Déjà, en 2009, la Commission de l’éthique en sciences et en technologie signait un rapport sur les usages des psychotropes au Québec et soulignait que ces substances venaient pallier aux problèmes d’accès aux services psychosociaux. Plus encore, on y faisait état de préoccupations quant à l’élargissement des usages des médicaments (détresse émotionnelle, crise familiale, difficultés scolaires, troubles de comportements, etc.) et du peu de connaissances et d’études indépendantes quant aux impacts à long terme des psychotropes sur le système nerveux central des jeunes.

Le Mouvement jeunes et santé mentale demande un débat public sur la médicalisation des difficultés des jeunes.

Un grand nombre de jeunes Québécois vivent leur lot de difficultés scolaires, existentielles, relationnelles, familiales, sans parler dans certains cas, d’itinérance, de violence, d’abus et de toxicomanie. Ces jeunes sont à même de témoigner que ces difficultés sont de plus en plus traitées par des moyens pharmacologiques. « La médication a sa place, mais elle prend actuellement toute la place » – voilà ce qui est ressorti d’une vaste consultation menée en 2016 par le Mouvement.
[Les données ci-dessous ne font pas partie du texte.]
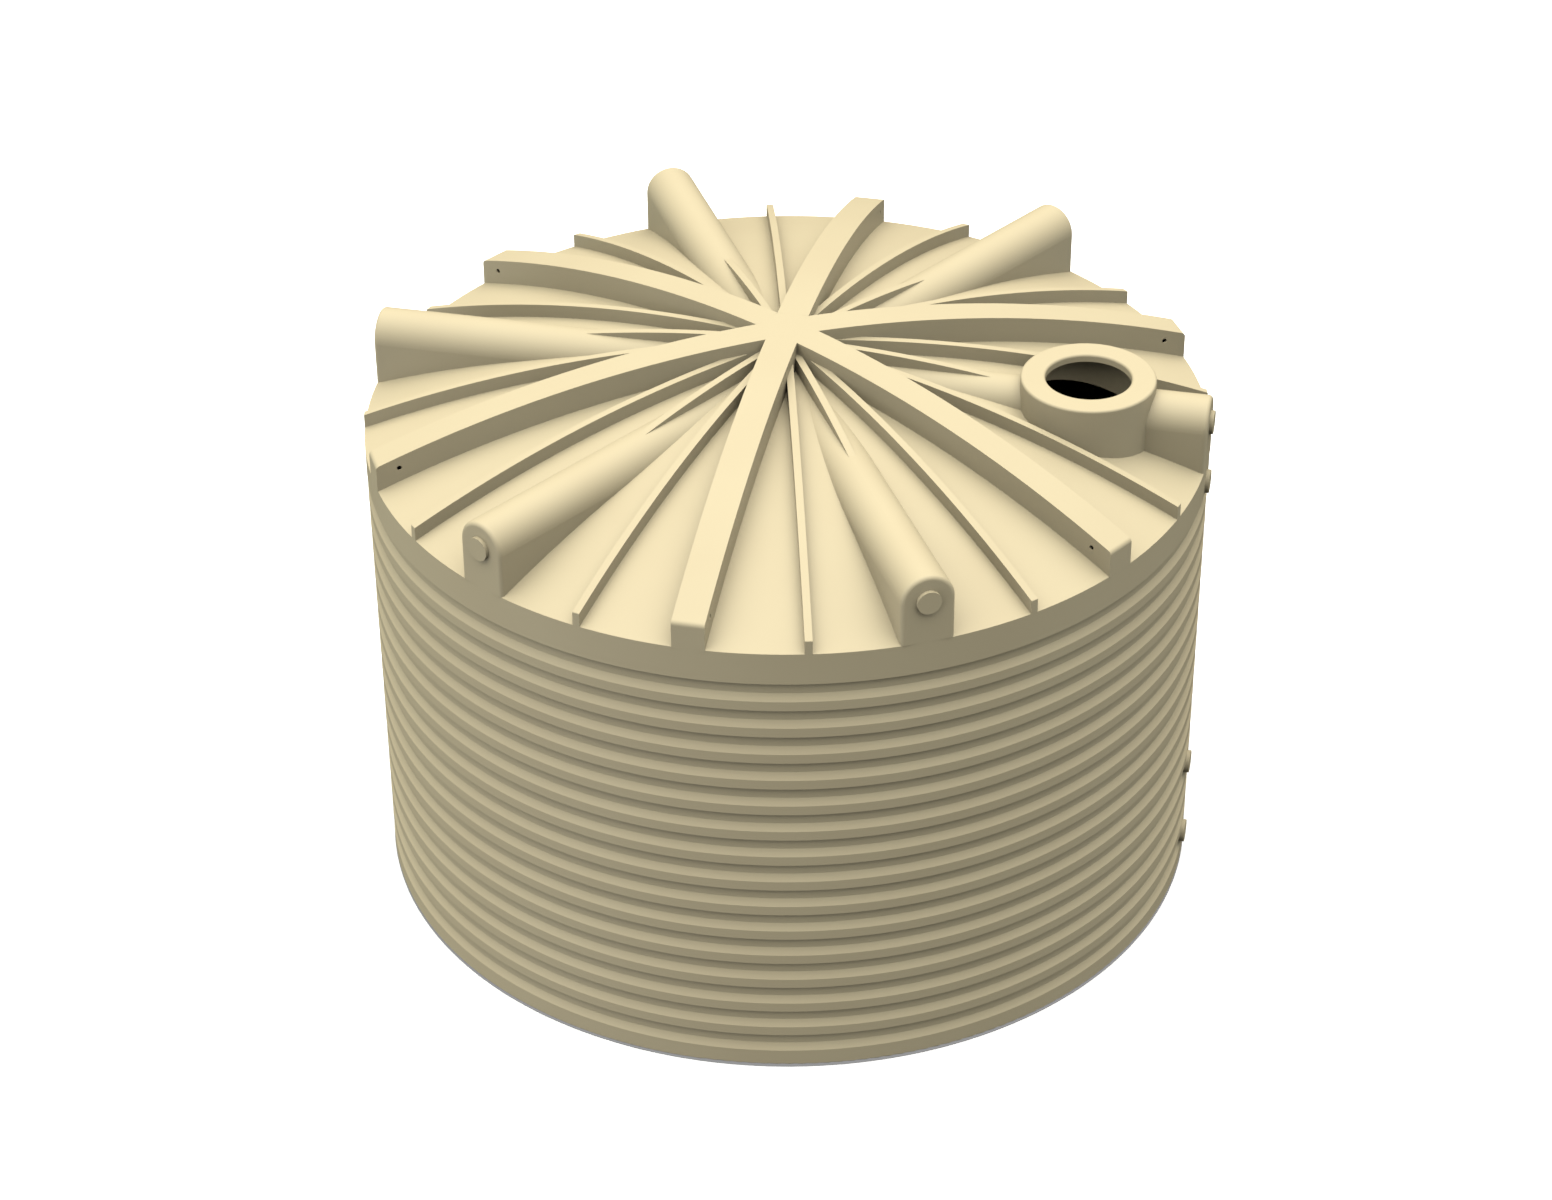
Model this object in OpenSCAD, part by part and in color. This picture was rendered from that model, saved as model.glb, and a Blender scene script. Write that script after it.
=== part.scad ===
/* [Shell] */
// Outer diameter of the tank over its bands
tank_d = 4660; // [3000:10:6000]
// Thickness of the moulded skin
skin_t = 9; // [6:1:14]
// Thickness of the floor
floor_t = 12; // [8:1:20]
// Radius of the edge round the foot of the tank
foot_round = 10; // [2:1:12]

/* [Wall] */
// Height of the plain band below the rim
top_band_h = 184; // [120:2:260]
// Grooves round the wall
groove_n = 15; // [8:1:18]
// Distance from one groove to the next
groove_pitch = 165; // [140:1:200]
// Depth of a groove
groove_depth = 22; // [12:1:40]
// Height of the upright floor of a groove
groove_floor_h = 68; // [40:1:80]
// Height of the slope below a groove floor
groove_slope_h = 41; // [20:1:50]
// Plain height left below the last pitch
base_band_h = 44; // [30:1:80]
// Wall panels round the tank
panel_n = 12; // [12:12:12]

/* [Roof] */
// Rise of the roof skin from the rim to the middle
roof_rise = 404; // [250:1:600]
// Depth of the roof edge over the wall
rim_drop = 14; // [10:1:40]
// Plain land left round the rim under the raised forms
rim_land = 30; // [20:1:60]

/* [Main ribs] */
// Width of a main rib
main_rib_w = 174; // [120:2:220]
// Height of a main rib above the skin
main_rib_h = 149; // [80:1:200]
// Radius over the outer end of a main rib
main_nose_round = 26; // [6:1:60]
// Diameter of the tie hole
tie_hole_d = 28; // [16:1:40]
// Distance of the tie hole from the rim
tie_hole_in = 126; // [80:1:200]
// Height of the tie hole above the rim
tie_hole_up = 125; // [90:1:130]

/* [Thin ribs] */
// Width of a thin rib
thin_rib_w = 40; // [28:1:60]
// Height of a thin rib above the skin
thin_rib_h = 79; // [40:1:110]
// Radius over the outer end of a thin rib
thin_nose_round = 6; // [2:1:16]

/* [Arches] */
// Width of an arch
arch_w = 290; // [200:2:340]
// Height of the arch axis above the rim
arch_axis_up = 246; // [180:1:290]
// Radius round the edge of the arch end
arch_edge_round = 22; // [12:1:60]
// Ledge of roof skin left inside each foot of an arch
arch_ledge = 30; // [10:1:60]

/* [Manhole] */
// Distance of the manhole axis in from the outside of the wall
manhole_in = 669; // [520:1:900]
// Outer diameter of the collar
collar_d = 734; // [600:2:800]
// Height of the collar top above the crown of an arch
collar_rise = 56; // [20:1:140]
// Diameter of the opening
manhole_d = 466; // [360:2:500]
// Depth of the lip round the opening
lip_depth = 44; // [20:1:60]
// Radius over the edges of the lip and collar
lip_round = 14; // [3:1:20]

/* [Pads] */
// Diameter of a pad
pad_d = 130; // [80:1:160]
// Distance that a pad stands out past the bands
pad_proud = 21; // [10:1:40]
// Height of the outlet pad above the ground
outlet_pad_z = 189; // [120:1:300]
// Height of the upper pad above the ground
tap_pad_z = 685; // [400:1:1000]
// Distance of the overflow pad below the rim
overflow_pad_down = 128; // [90:1:200]

/* [Hidden] */
tank_r = tank_d / 2;
wall_h = top_band_h + groove_n * groove_pitch + base_band_h;
wall_top = wall_h - rim_drop;
dome_r = (tank_r * tank_r + roof_rise * roof_rise) / (2 * roof_rise);
dome_cz = wall_h + roof_rise - dome_r;
rib_angle = 60;
step_angle = 15;
main_half = main_rib_w / 2;
hub_flat = main_half * sqrt(3);
spine_start = main_half / sin(rib_angle / 2);
thin_start = (main_half - thin_rib_w / 2 * cos(step_angle)) / sin(step_angle);
arch_z = wall_h + arch_axis_up;
arch_half = arch_w / 2;
slot_half = arch_half - skin_t - arch_ledge;
slot_top = arch_z + sqrt(pow(arch_half - skin_t, 2) - pow(slot_half, 2));
slot_start = dome_reach(slot_top) + arch_ledge;
manhole_out = tank_r - manhole_in;
collar_top = arch_z + arch_half + collar_rise;
panel_angle = 360 / panel_n;
big = 3 * tank_r;
fine = 720;
arc_fn = 1440;
round_fn = 48;

// Distance from the axis at which the roof line comes down to a height.
function dome_reach(z) = sqrt(dome_r * dome_r - pow(z - dome_cz, 2));

// Turns a form that lies along +X to a bearing, counted from the front towards +X.
module at_bearing(angle) {
    rotate([0, 0, angle - 90]) children();
}

// The corrugated wall line, with its grooves, moved in by an even skin.
function groove_lean() = atan(groove_depth / groove_slope_h);
function groove_top(i) = wall_h - top_band_h - i * groove_pitch;
function wall_line(inset) = [
    for (i = [0 : groove_n - 1])
    let (z = groove_top(i), lean = inset * tan(groove_lean() / 2))
    each [
        [tank_r - inset, z + inset],
        [tank_r - groove_depth - inset, z + inset],
        [tank_r - groove_depth - inset, z - groove_floor_h - lean],
        [tank_r - inset, z - groove_floor_h - groove_slope_h - lean]
    ]
];
function turned(points) = [for (i = [len(points) - 1 : -1 : 0]) points[i]];

module wall_section() {
    polygon(concat(
        [[tank_r, wall_top]],
        wall_line(0),
        [[tank_r, floor_t], [tank_r - skin_t, floor_t]],
        turned(wall_line(skin_t)),
        [[tank_r - skin_t, wall_top]]
    ));
}

module wall_core() {
    rotate_extrude($fn = fine)
    polygon(concat([[0, wall_top], [tank_r, wall_top]], wall_line(0), [[tank_r, 0], [0, 0]]));
}

module wall_panel(i) {
    color("burlywood")
    at_bearing(i * panel_angle - panel_angle / 2)
    rotate_extrude(angle = panel_angle, $fn = fine)
    wall_section();
}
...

Plutôt que d’en appeler à une réponse médicale tous azimuts pour faire face à la détresse et à la souffrance que vivent des milliers de jeunes, nous croyons que nous devons revoir les façons de faire à partir de ce que nos jeunes souhaitent : plus de respect et d’écoute, plus de prise en compte des conditions parfois difficiles dans lesquelles ils évoluent, plus d’aide concrète et humaine pour améliorer leur existence.

Nous croyons que l’intelligence des jeunes, leur sensibilité et leur expérience doivent être au centre de toutes démarches qui les concernent.

Cette primauté de la personne, telle que défendue dans le dernier Plan d’action en santé mentale, doit s’incarner concrètement dans les pratiques et cesser d’être un slogan creux.

Trouver des solutions

Les 1000 personnes et 250 organisations qui joignent leurs voix dans ce Mouvement sont persuadées que des solutions existent et qu’elles sont à portée de main. Au Québec, nous avons d’innombrables chercheurs qui travaillent ces questions, qui possèdent des données concluantes sur l’importance de l’écoute et de l’appropriation du pouvoir (empowerment). Il y a aussi des milliers de jeunes, de parents, d’enseignants, de médecins, de travailleurs de rue, de travailleurs sociaux qui ont des expériences porteuses à partager pour faire en sorte qu’on accueille et qu’on accompagne mieux les jeunes.

Au Mouvement, nous n’avons pas l’arrogance de prétendre détenir toutes les solutions en main. Mais nous savons qu’une commission politique, qui permettrait de dresser fidèlement le portrait de la situation et de tracer les changements de pratiques à même d’améliorer les choses, serait un pas dans la bonne direction.